BRIEF = Output the records. Match them exactly.

GIVEN DATA =
____________
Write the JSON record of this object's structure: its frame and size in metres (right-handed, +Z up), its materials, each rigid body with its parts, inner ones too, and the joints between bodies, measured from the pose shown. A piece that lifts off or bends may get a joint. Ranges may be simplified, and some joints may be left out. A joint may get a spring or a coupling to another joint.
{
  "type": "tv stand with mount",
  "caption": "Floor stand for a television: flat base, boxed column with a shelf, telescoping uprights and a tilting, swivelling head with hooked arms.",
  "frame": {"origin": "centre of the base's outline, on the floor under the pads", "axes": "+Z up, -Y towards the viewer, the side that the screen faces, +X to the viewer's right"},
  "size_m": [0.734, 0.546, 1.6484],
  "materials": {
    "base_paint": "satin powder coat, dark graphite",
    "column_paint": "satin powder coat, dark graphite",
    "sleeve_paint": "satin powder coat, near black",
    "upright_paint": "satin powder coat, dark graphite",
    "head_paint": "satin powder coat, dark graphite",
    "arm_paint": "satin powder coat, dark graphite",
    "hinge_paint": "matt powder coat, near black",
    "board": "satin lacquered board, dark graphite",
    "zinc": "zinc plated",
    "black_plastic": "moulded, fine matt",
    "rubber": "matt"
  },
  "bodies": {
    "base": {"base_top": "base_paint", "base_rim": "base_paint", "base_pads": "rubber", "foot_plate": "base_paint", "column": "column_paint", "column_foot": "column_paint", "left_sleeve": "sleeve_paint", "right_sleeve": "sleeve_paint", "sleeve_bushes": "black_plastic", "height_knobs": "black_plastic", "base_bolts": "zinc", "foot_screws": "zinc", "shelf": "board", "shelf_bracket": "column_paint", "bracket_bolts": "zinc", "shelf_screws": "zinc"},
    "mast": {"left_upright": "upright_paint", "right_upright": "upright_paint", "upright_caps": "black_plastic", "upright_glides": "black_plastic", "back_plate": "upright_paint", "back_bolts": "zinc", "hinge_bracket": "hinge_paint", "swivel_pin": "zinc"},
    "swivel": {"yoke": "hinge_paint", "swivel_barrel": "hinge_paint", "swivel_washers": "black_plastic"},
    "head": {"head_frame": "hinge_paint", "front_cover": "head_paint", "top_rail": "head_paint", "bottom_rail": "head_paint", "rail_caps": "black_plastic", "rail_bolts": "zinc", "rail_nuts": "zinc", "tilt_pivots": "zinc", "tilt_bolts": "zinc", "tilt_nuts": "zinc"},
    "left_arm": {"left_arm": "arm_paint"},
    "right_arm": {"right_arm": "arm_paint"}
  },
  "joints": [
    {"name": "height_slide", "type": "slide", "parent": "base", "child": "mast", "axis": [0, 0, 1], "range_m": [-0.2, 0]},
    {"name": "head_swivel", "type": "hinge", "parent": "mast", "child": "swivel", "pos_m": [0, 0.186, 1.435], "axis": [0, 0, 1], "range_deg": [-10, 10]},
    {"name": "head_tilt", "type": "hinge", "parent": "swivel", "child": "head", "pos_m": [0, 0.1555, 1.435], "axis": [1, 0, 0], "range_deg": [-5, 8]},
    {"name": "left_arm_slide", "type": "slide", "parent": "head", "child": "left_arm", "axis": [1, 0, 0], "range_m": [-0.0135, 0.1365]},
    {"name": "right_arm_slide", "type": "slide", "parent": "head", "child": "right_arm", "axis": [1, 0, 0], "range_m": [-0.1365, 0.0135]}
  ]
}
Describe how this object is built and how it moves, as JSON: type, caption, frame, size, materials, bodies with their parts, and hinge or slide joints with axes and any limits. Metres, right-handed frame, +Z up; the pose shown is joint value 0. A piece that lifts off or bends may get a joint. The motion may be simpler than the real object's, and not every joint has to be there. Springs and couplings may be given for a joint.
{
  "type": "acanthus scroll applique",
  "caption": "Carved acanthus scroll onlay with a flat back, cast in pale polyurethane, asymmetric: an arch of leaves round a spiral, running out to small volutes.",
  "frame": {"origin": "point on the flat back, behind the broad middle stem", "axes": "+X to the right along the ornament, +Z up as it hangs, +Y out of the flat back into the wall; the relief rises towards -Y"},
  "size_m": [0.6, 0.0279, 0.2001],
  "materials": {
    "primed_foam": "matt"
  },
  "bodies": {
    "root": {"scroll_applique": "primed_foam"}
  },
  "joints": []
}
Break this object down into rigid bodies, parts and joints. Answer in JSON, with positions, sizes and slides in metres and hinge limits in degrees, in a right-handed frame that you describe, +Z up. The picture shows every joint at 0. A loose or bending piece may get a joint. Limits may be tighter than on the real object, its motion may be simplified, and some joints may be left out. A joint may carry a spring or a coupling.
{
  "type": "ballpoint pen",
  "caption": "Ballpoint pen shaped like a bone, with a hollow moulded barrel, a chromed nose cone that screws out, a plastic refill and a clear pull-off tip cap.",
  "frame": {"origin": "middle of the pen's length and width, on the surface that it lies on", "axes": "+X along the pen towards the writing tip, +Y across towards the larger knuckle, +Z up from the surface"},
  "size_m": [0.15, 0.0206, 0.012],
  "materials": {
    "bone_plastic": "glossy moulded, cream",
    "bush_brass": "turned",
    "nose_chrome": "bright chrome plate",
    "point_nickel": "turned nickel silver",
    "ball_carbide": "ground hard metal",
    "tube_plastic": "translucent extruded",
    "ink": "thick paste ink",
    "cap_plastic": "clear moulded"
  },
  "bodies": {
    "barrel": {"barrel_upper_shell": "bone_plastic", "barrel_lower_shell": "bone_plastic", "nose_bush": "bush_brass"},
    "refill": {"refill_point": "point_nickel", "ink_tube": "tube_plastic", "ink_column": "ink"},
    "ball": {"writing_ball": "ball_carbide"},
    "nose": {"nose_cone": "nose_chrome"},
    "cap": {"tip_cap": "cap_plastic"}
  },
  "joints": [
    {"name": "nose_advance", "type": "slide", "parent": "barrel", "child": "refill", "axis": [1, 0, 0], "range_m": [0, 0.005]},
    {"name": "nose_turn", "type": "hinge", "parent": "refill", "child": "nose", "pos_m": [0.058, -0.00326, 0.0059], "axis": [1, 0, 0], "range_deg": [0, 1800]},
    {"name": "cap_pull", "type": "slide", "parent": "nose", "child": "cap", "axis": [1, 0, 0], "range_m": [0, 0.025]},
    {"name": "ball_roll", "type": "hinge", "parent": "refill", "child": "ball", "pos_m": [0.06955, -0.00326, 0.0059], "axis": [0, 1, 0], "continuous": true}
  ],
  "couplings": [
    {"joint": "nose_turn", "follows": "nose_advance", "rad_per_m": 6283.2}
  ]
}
____________
RESULT FOR THIS TASK =
Write the JSON record of this object's structure: its frame and size in metres (right-handed, +Z up), its materials, each rigid body with its parts, inner ones too, and the joints between bodies, measured from the pose shown. A piece that lifts off or bends may get a joint. Ranges may be simplified, and some joints may be left out. A joint may get a spring or a coupling to another joint.
{
  "type": "tv stand with mount",
  "caption": "Floor stand for a television: flat base, boxed column with a shelf, telescoping uprights and a tilting, swivelling head with hooked arms.",
  "frame": {"origin": "centre of the base's outline, on the floor under the pads", "axes": "+Z up, -Y towards the viewer, the side that the screen faces, +X to the viewer's right"},
  "size_m": [0.734, 0.546, 1.6484],
  "materials": {
    "base_paint": "satin powder coat, dark graphite",
    "column_paint": "satin powder coat, dark graphite",
    "sleeve_paint": "satin powder coat, near black",
    "upright_paint": "satin powder coat, dark graphite",
    "head_paint": "satin powder coat, dark graphite",
    "arm_paint": "satin powder coat, dark graphite",
    "hinge_paint": "matt powder coat, near black",
    "board": "satin lacquered board, dark graphite",
    "zinc": "zinc plated",
    "black_plastic": "moulded, fine matt",
    "rubber": "matt"
  },
  "bodies": {
    "base": {"base_top": "base_paint", "base_rim": "base_paint", "base_pads": "rubber", "foot_plate": "base_paint", "column": "column_paint", "column_foot": "column_paint", "left_sleeve": "sleeve_paint", "right_sleeve": "sleeve_paint", "sleeve_bushes": "black_plastic", "height_knobs": "black_plastic", "base_bolts": "zinc", "foot_screws": "zinc", "shelf": "board", "shelf_bracket": "column_paint", "bracket_bolts": "zinc", "shelf_screws": "zinc"},
    "mast": {"left_upright": "upright_paint", "right_upright": "upright_paint", "upright_caps": "black_plastic", "upright_glides": "black_plastic", "back_plate": "upright_paint", "back_bolts": "zinc", "hinge_bracket": "hinge_paint", "swivel_pin": "zinc"},
    "swivel": {"yoke": "hinge_paint", "swivel_barrel": "hinge_paint", "swivel_washers": "black_plastic"},
    "head": {"head_frame": "hinge_paint", "front_cover": "head_paint", "top_rail": "head_paint", "bottom_rail": "head_paint", "rail_caps": "black_plastic", "rail_bolts": "zinc", "rail_nuts": "zinc", "tilt_pivots": "zinc", "tilt_bolts": "zinc", "tilt_nuts": "zinc"},
    "left_arm": {"left_arm": "arm_paint"},
    "right_arm": {"right_arm": "arm_paint"}
  },
  "joints": [
    {"name": "height_slide", "type": "slide", "parent": "base", "child": "mast", "axis": [0, 0, 1], "range_m": [-0.2, 0]},
    {"name": "head_swivel", "type": "hinge", "parent": "mast", "child": "swivel", "pos_m": [0, 0.186, 1.435], "axis": [0, 0, 1], "range_deg": [-10, 10]},
    {"name": "head_tilt", "type": "hinge", "parent": "swivel", "child": "head", "pos_m": [0, 0.1555, 1.435], "axis": [1, 0, 0], "range_deg": [-5, 8]},
    {"name": "left_arm_slide", "type": "slide", "parent": "head", "child": "left_arm", "axis": [1, 0, 0], "range_m": [-0.0135, 0.1365]},
    {"name": "right_arm_slide", "type": "slide", "parent": "head", "child": "right_arm", "axis": [1, 0, 0], "range_m": [-0.1365, 0.0135]}
  ]
}
Describe how this object is built and how it moves, as JSON: type, caption, frame, size, materials, bodies with their parts, and hinge or slide joints with axes and any limits. Metres, right-handed frame, +Z up; the pose shown is joint value 0. A piece that lifts off or bends may get a joint. The motion may be simpler than the real object's, and not every joint has to be there. Springs and couplings may be given for a joint.
{
  "type": "acanthus scroll applique",
  "caption": "Carved acanthus scroll onlay with a flat back, cast in pale polyurethane, asymmetric: an arch of leaves round a spiral, running out to small volutes.",
  "frame": {"origin": "point on the flat back, behind the broad middle stem", "axes": "+X to the right along the ornament, +Z up as it hangs, +Y out of the flat back into the wall; the relief rises towards -Y"},
  "size_m": [0.6, 0.0279, 0.2001],
  "materials": {
    "primed_foam": "matt"
  },
  "bodies": {
    "root": {"scroll_applique": "primed_foam"}
  },
  "joints": []
}
Break this object down into rigid bodies, parts and joints. Answer in JSON, with positions, sizes and slides in metres and hinge limits in degrees, in a right-handed frame that you describe, +Z up. The picture shows every joint at 0. A loose or bending piece may get a joint. Limits may be tighter than on the real object, its motion may be simplified, and some joints may be left out. A joint may carry a spring or a coupling.
{
  "type": "ballpoint pen",
  "caption": "Ballpoint pen shaped like a bone, with a hollow moulded barrel, a chromed nose cone that screws out, a plastic refill and a clear pull-off tip cap.",
  "frame": {"origin": "middle of the pen's length and width, on the surface that it lies on", "axes": "+X along the pen towards the writing tip, +Y across towards the larger knuckle, +Z up from the surface"},
  "size_m": [0.15, 0.0206, 0.012],
  "materials": {
    "bone_plastic": "glossy moulded, cream",
    "bush_brass": "turned",
    "nose_chrome": "bright chrome plate",
    "point_nickel": "turned nickel silver",
    "ball_carbide": "ground hard metal",
    "tube_plastic": "translucent extruded",
    "ink": "thick paste ink",
    "cap_plastic": "clear moulded"
  },
  "bodies": {
    "barrel": {"barrel_upper_shell": "bone_plastic", "barrel_lower_shell": "bone_plastic", "nose_bush": "bush_brass"},
    "refill": {"refill_point": "point_nickel", "ink_tube": "tube_plastic", "ink_column": "ink"},
    "ball": {"writing_ball": "ball_carbide"},
    "nose": {"nose_cone": "nose_chrome"},
    "cap": {"tip_cap": "cap_plastic"}
  },
  "joints": [
    {"name": "nose_advance", "type": "slide", "parent": "barrel", "child": "refill", "axis": [1, 0, 0], "range_m": [0, 0.005]},
    {"name": "nose_turn", "type": "hinge", "parent": "refill", "child": "nose", "pos_m": [0.058, -0.00326, 0.0059], "axis": [1, 0, 0], "range_deg": [0, 1800]},
    {"name": "cap_pull", "type": "slide", "parent": "nose", "child": "cap", "axis": [1, 0, 0], "range_m": [0, 0.025]},
    {"name": "ball_roll", "type": "hinge", "parent": "refill", "child": "ball", "pos_m": [0.06955, -0.00326, 0.0059], "axis": [0, 1, 0], "continuous": true}
  ],
  "couplings": [
    {"joint": "nose_turn", "follows": "nose_advance", "rad_per_m": 6283.2}
  ]
}